The manipulation of young people

In a lot of cases, it is young people who give these false confessions. They do it because they have been manipulated in some way by the police.

For example, one tactic the police will use is assuming that the young person doesn’t fully understand the ramifications of their situation. That person may have very simple goals, such as leaving the police station and going home. The police officer may say that they are allowed to do so if they just sign a written confession or something of this nature. The person will admit to it to accomplish their immediate goal without thinking about the long-term ramifications.

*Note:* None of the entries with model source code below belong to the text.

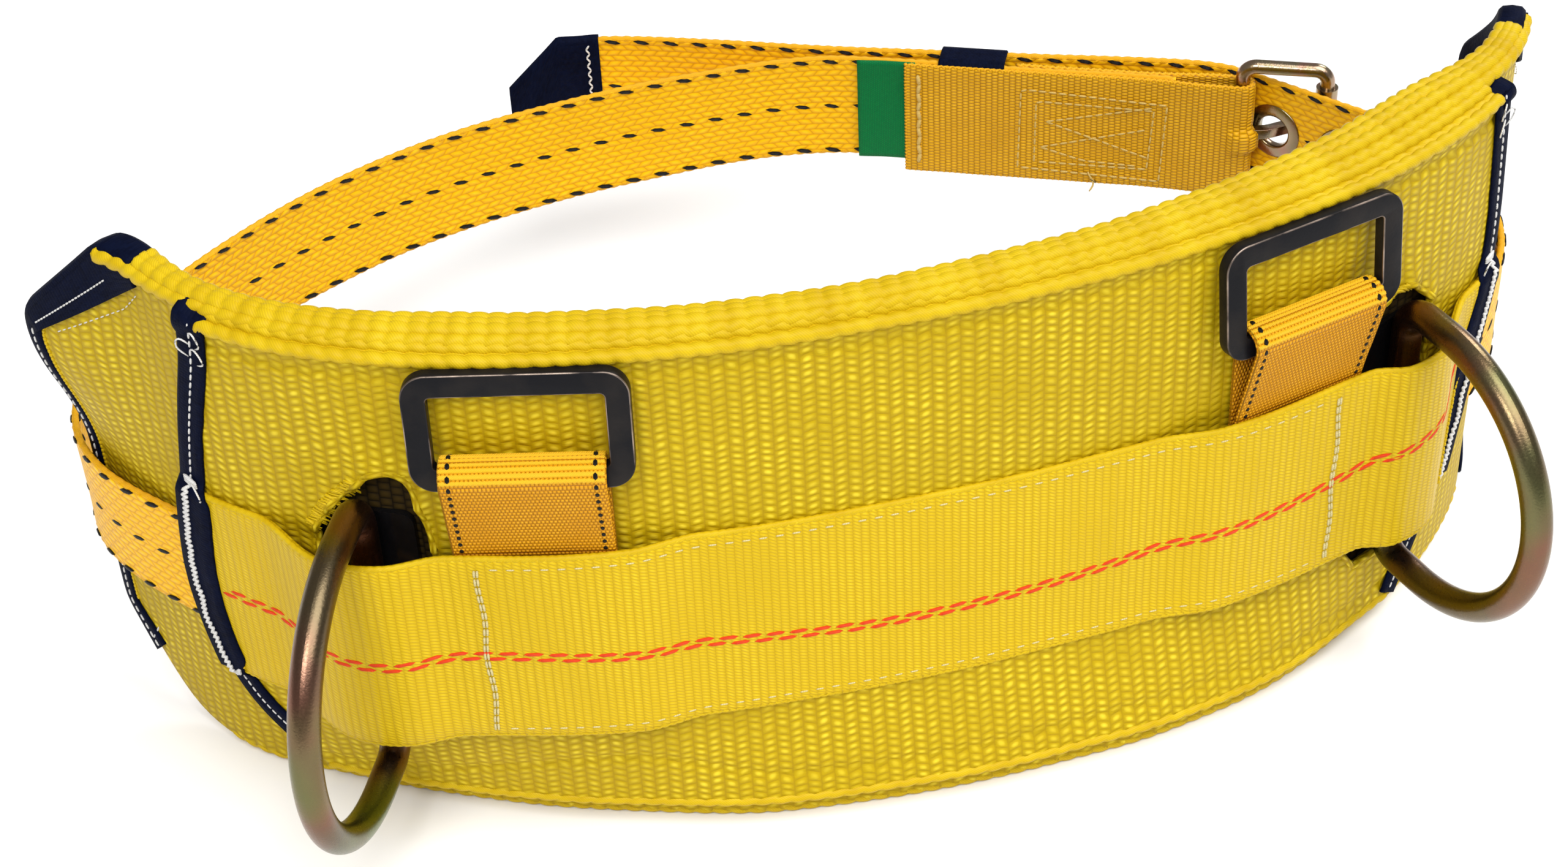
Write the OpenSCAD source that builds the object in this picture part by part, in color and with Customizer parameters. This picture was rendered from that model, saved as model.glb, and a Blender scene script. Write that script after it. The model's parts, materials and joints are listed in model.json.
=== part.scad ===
// Tree climbing saddle: a layered webbing pad with side D-rings and lifting rings,
// closed at the front by a gold waist belt with a roller buckle.
// Frame: +Z up, +Y towards the wearer's front, -Y the lumbar side, +X to the right
// when looking along +Y. The origin is the middle of the back, on the bottom edge.
// Layers are placed by their offset from the pad line, positive away from the body.

/* [Pad] */
// Height of the inner pad webbing
pad_h = 202; // [196:1:208]
// Height of the second pad layer
middle_h = 199; // [194:1:201]
// Top edge of the outer pad layer
outer_top = 195; // [190:1:198]
// Bottom edge of the outer pad layer
outer_bottom = 10; // [6:1:14]
// Thickness of the lined inner pad
inner_t = 3.5; // [2.5:0.1:3.5]
// Thickness of one layer of pad webbing
web_t = 2.4; // [1.8:0.1:2.4]
// Where the outer layer ends, measured along the pad line, left and right
outer_ends = [-230, 208];
// Width of the navy binding tape on each face of an edge
binding_w = 11; // [8:1:12]
// Thickness of the binding tape
binding_t = 1.0; // [0.6:0.1:1.0]

/* [Straps] */
// Width of the load strap
load_w = 76; // [70:1:76]
// Bottom edge of the load strap
load_z = 51; // [49:1:52]
// Width of the waist belt
belt_w = 44; // [38:1:45]
// Middle height of the waist belt
belt_z = 84; // [82:1:86]
// Thickness of the waist belt
belt_t = 2.2; // [1.6:0.1:2.2]
// Width of the strap that holds the buckle
buckle_strap_w = 50; // [46:1:50]
// Width of the loops that hold the lifting rings
loop_w = 50; // [40:1:50]
// Thickness of the loop webbing
loop_t = 1.5; // [1:0.1:1.5]

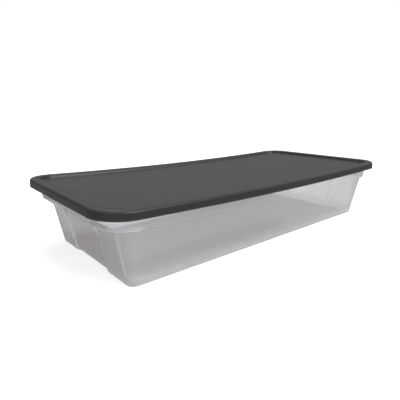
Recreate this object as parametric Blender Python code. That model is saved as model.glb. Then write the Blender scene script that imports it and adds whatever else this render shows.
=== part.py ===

Much of the time, the police will use these types of tactics with young offenders. They know that young people have less experience with the criminal justice system and that they will likely be worried about their future. It is legal for the police to lie to you, so they may make claims about how confessing will help your future when the opposite is actually true.

What can you do?

Those who feel they have been manipulated into a false confession may be very frustrated and concerned about what this is going to mean. Are they now stuck with a record for life? Can you “take back” a false confession? If you find yourself in this position, it’s critical that you understand all of the legal defense options you have and what steps you can take next.